I have a home theater that looks and sounds better than any theater I can go to to actually see a new theatrical release, and nothing I watch there recaptures the sheer joy of sitting up in my bed eating junk food snuck in during the day and watching decades old scratched up prints of badly made scifi and kung fu with the wires showing and a cheesy overacting host on an often fuzzy 12" black and white screen and then analyzing it with the intensity of graduate students with a newly discovered Dickens novel.

No entertainment experience since can quite match it.

Buzz Dixon
07-07-2008, 04:28 PM
DANGER: DIABOLIK
http://strangeink.files.wordpress.com/2006/06/dangerdiabolik00.jpg
http://bp1.blogger.com/_wNbKUBaTTBI/RZmXDnuoUpI/AAAAAAAAAKQ/UHh8hfL-TPY/s1600/Danger_Diabolik.jpg


deep
deep
down

suedenim
07-07-2008, 05:08 PM
Is Ghost World cool? I have met very few people who think so. I love that movie.

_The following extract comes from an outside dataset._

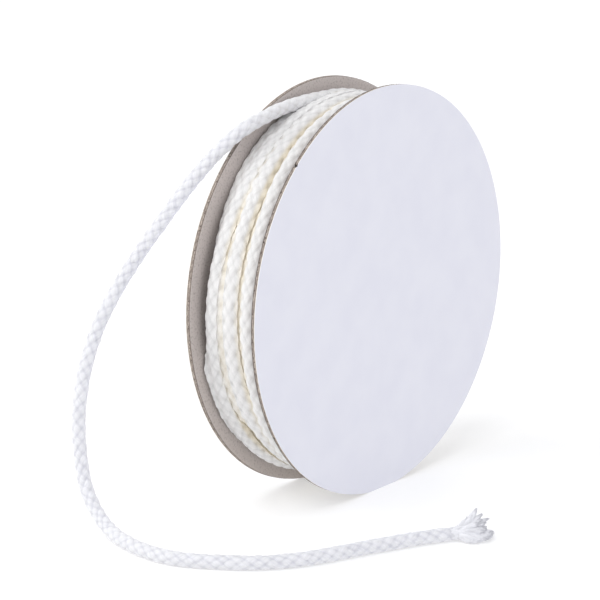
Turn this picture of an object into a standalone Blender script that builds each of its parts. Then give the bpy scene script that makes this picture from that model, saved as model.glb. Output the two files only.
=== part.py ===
"""A roll of white drawstring cord, wound on a reel of two board discs, its loose end laid out.

Metres, +Z up. The origin is on the floor under the middle of the reel. +X runs along the
reel's axis towards the right disc, and -Y is the side that the loose end leaves from.
The reel stands on a small flat spot of its two rims.
"""

from math import asin, cos, pi, radians, sin, sqrt, tau

import bmesh
import bpy
import numpy as np
from mathutils import Vector

MM = 0.001

# The reel: two lined board discs
DISC_RADIUS = 65.0 * MM
BOARD = 1.4 * MM
DISC_GAP = 23.8 * MM
FOOT_LENGTH = 14.0 * MM
RIM_EASING = 0.2 * MM
DISC_SIDES = 120
SHARP_EDGE = radians(60)
AXIS_HEIGHT = sqrt(DISC_RADIUS**2 - (FOOT_LENGTH / 2) ** 2)

# The cord, plaited and soft
CORD_DIAMETER = 4.5 * MM
CORD_RADIUS = CORD_DIAMETER / 2
SEAT_GAP = 0.3 * MM

# The wound cord under its outer turns
UNDER_RADIUS = 54.8 * MM
UNDER_PITCH = 4.75 * MM
UNDER_TURNS = 5
PACKED_RADIUS = 53.6 * MM
WOUND_HALF_WIDTH = DISC_GAP / 2 - SEAT_GAP
ACROSS_STEPS = 32
AROUND_STEPS = 112
LAST_TURN_FROM = 0.25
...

Really? Why? I loved that movie. Not a "superhero" movie, though it is a "comic book" movie (for one I've never read.)

Corrina
07-07-2008, 05:25 PM
That's pretty easy for me.

The 1966 Batman movie,

This would be it for me.

"Somedays, you just can't get rid of a bomb."

I have never really like the live action films. Batman Begins and Iron Man are my favorites. I was never a big fan of the rest of them, though Superman II has it's moments. (Knell before Zod!) That was ruined by the amnesia kiss at the end, though. Stupid ending.

ETA: I also liked Darkman! Darkly funny.

rebelchelle
07-07-2008, 10:20 PM
Superman 1 and 2
Batman (Michael Keaton and Jack Nicholson)
Flash Gordon
Captain America

RachelEvil
07-07-2008, 10:54 PM
Mystery Men.

OzBat!
07-07-2008, 10:57 PM
Gilda's post makes me wish I had a basement and a 12" b&w tv.

rick
07-07-2008, 11:09 PM
No entertainment experience since can quite match it.

Gilda, that was beautiful.

I loved those old serials back in the day too.

They ran them on Saturdays right before “Tarzan Theatre”, and I got to watch quite a few that way. Plus in those pre-Rocky Horror Midnight Movie days every once in awhile they would run an entire serial in one setting at an all night feature.

And yeah, Commander Cody and the Rocketmen were the best.